Тогда как в области художественного очерка Стивенсон уже в 70-х годах достиг законченного мастерства, его беллетристические произведения этих лет еще носят характер опытов и стилизаций. Однако каждую вещь Стивенсон окрашивает по-своему.
7
"Новые сказки Шехеразады" ("New Arabian Nights", 1882, написаны в 1878 году) по самому заглавию своему являются продолжением старой традиции фабульного рассказа. Это одновременно и попытка внести романтику в обыденную жизнь, и сатира на общество, изжившее себя и пытающееся вернуть вкус к жизни, играя с опасностью и смертью. В "Клубе самоубийц" ставкой азартной игры служит жизнь, а организатор клуба услужливо освобождает своих клиентов от излишних колебаний, связанных с расплатой, заставляя их убивать друг друга. В таком гротескном преломлении осуществляется провозглашенный Стивенсоном девиз: "Жить надо опасно". Вместе с тем явственно проглядывает ирония Стивенсона. Ироничен Лондон, принимающий очертания какого-то сказочного Багдада, где подвизается некий принц Флоризель – не то мудрый Гарун-аль-Рашид, восстанавливающий справедливость, не то косвенная пародия на Эдуарда принца Уэльского, как раз в те годы забавлявшегося инкогнито по столицам Европы, прежде чем стать королем Эдуардом VII.

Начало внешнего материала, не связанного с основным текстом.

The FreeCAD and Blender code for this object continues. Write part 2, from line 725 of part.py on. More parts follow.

Стилизации Стивенсона на темы французского средневековья также трактованы им по-своему. Таков его рассказ "Ночлег Франсуа Вийона" ("A Lodging for the Night"). В отличие от очерка о Вийоне, в котором Стивенсон, в угоду читателям, как и в очерке об Уитмене, снова жертвовал "частицей правды", в рассказе он раскрывает свое истинное отношение к беспутному поэту. Бродяга и преступник Вийон после ночи кутежа и убийств ищет ночлега в доме почтенного сеньора. Слово за слово у них разгорается спор, в котором Стивенсон как бы становится на сторону Вийона, когда тот говорит выгоняющему его хозяину: "Я украду две бараньи котлеты, да так, что никто и не проснется... А вы нагрянете с победными фанфарами, заберете всю овцу целиком, да еще прибьете в придачу... Спросите фермера, кого из нас он предпочтет, кого из нас он с проклятием вспоминает в бессонные зимние ночи?"

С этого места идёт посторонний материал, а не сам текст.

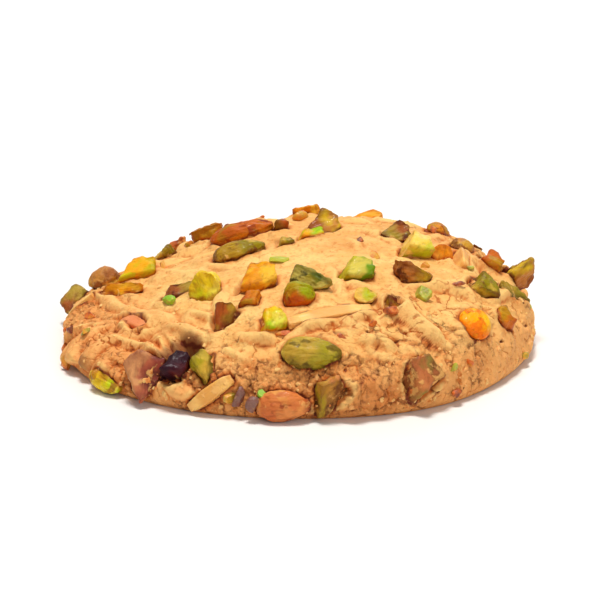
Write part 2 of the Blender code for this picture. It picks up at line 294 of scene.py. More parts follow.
def sizes():
    return bpy.context.scene.cookie_sizes


def colour(key):
    return (*getattr(bpy.context.scene.cookie_colours, key), 1)


# Node graphs


class Socket:
    """A node's output, on which arithmetic adds Math nodes."""

    def __init__(self, graph, output):
        self.graph = graph
        self.output = output

    def __add__(self, other):
        return self.graph.maths("ADD", self, other)

    def __sub__(self, other):
        return self.graph.maths("SUBTRACT", self, other)

    def __rsub__(self, other):
        return self.graph.maths("SUBTRACT", other, self)

    def __mul__(self, other):
        return self.graph.maths("MULTIPLY", self, other)

    __radd__ = __add__
    __rmul__ = __mul__


class Graph:
    """A shader or geometry node tree. Places are vectors in mm."""

    def __init__(self, tree):
        self.tree = tree

    def add(self, kind, inputs=None, output=0, **settings):
        """A new node: its settings, then the values or links of its sockets."""
        node = self.tree.nodes.new(kind)
        for key, value in settings.items():
            setattr(node, key, value)
        for key, value in (inputs or {}).items():
            self.feed(node.inputs[key], value)
        return Socket(self, node.outputs[output]) if node.outputs else node

    def feed(self, socket, value):
        if isinstance(value, Socket):
            self.tree.links.new(value.output, socket)
        else:
            socket.default_value = value

    def maths(self, operation, *values):
        return self.add("ShaderNodeMath", dict(enumerate(values)), operation=operation)

    def vector(self, operation, *values):
        return self.add("ShaderNodeVectorMath", dict(enumerate(values)), operation=operation)

    def step(self, low, high, value):
        """0 below low, 1 above high and smooth between, or the other way round."""
        return self.add(
            "ShaderNodeMapRange",
            {"Value": value, "From Min": low, "From Max": high},
            interpolation_type="SMOOTHSTEP",
        )

    def layers(self, base, *coats):
        """A base colour under coats, each with its share and its colour."""
        for share, tone in coats:
            sockets = {0: share, 6: base, 7: tone}
            base = self.add("ShaderNodeMix", sockets, 2, data_type="RGBA", clamp_factor=True)
        return base

    def noise(self, place, size, detail=2.0, output=0):
        sockets = {"Vector": place, "Scale": 1 / size, "Detail": detail, "Roughness": 0.55}
        return self.add("ShaderNodeTexNoise", sockets, output)

    def patches(self, low, high, place, size, detail=2.0):
        """A mask of where a noise passes from low to high."""
        return self.step(low, high, self.noise(place, size, detail))

    def ripple(self, place, size, height, detail=2.0):
        """A noise about 0, over that height."""
        return (self.noise(place, size, detail) - 0.5) * height

    def cells(self, place, size, feature="F1", output=0):
        sockets = {"Vector": place, "Scale": 1 / size}
        return self.add("ShaderNodeTexVoronoi", sockets, output, feature=feature)

    def wander(self, place, size, amount):
        """The place, carried off by a noise of that size, by up to that amount."""
        return self.vector("MULTIPLY_ADD", self.noise(place, size, output=1), (amount,) * 3, place)

    def part(self, vector, axis):
        return self.add("ShaderNodeSeparateXYZ", {0: vector}, "XYZ".index(axis))

    def attribute(self, name, vector=False):
        """A value that the mesh carries."""
        if self.tree.type == "GEOMETRY":
            kind = "FLOAT_VECTOR" if vector else "FLOAT"
            return self.add("GeometryNodeInputNamedAttribute", {"Name": name}, data_type=kind)
        return self.add("ShaderNodeAttribute", None, "Vector" if vector else "Fac", attribute_name=name)

    def attributes(self, *names):
        return [self.attribute(name) for name in names]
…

С фабульной стороны "Дом на дюнах" ("The Pavilion on the Links") – это рассказ о мести итальянцев, участников национально-освободительного движения, банкиру, с помощью злостного банкротства лишившему их денег, предназначенных на финансирование восстания. Это искренний, хотя и наивный вклад в те проявления сочувствия, которое вызвало в передовых кругах Англии (в частности, среди поэтов – от Байрона и Шелли до Суинберна) национально-освободительное движение в Италии. Революционеры 60-70-х годов представляются героям Стивенсона по старинке карбонариями, и действительно, они наряжены в широкополые шляпы и плащи каких-то благородных бандитов-мстителей. В эгоисте Норсморе совершается крутой перелом в байроническом духе от скучающего мизантропа к борцу за угнетенных. Свое, стивенсоновское, в частности стилистические достоинства повести, обнаруживается в явном соперничестве с Дефо, в скупом энергичном повествовании или зловещей картине Грэденской топи, на которой герой обнаруживает, подобно Робинзону, "следы" – в данном случае широкополую шляпу поглощенного песками итальянца.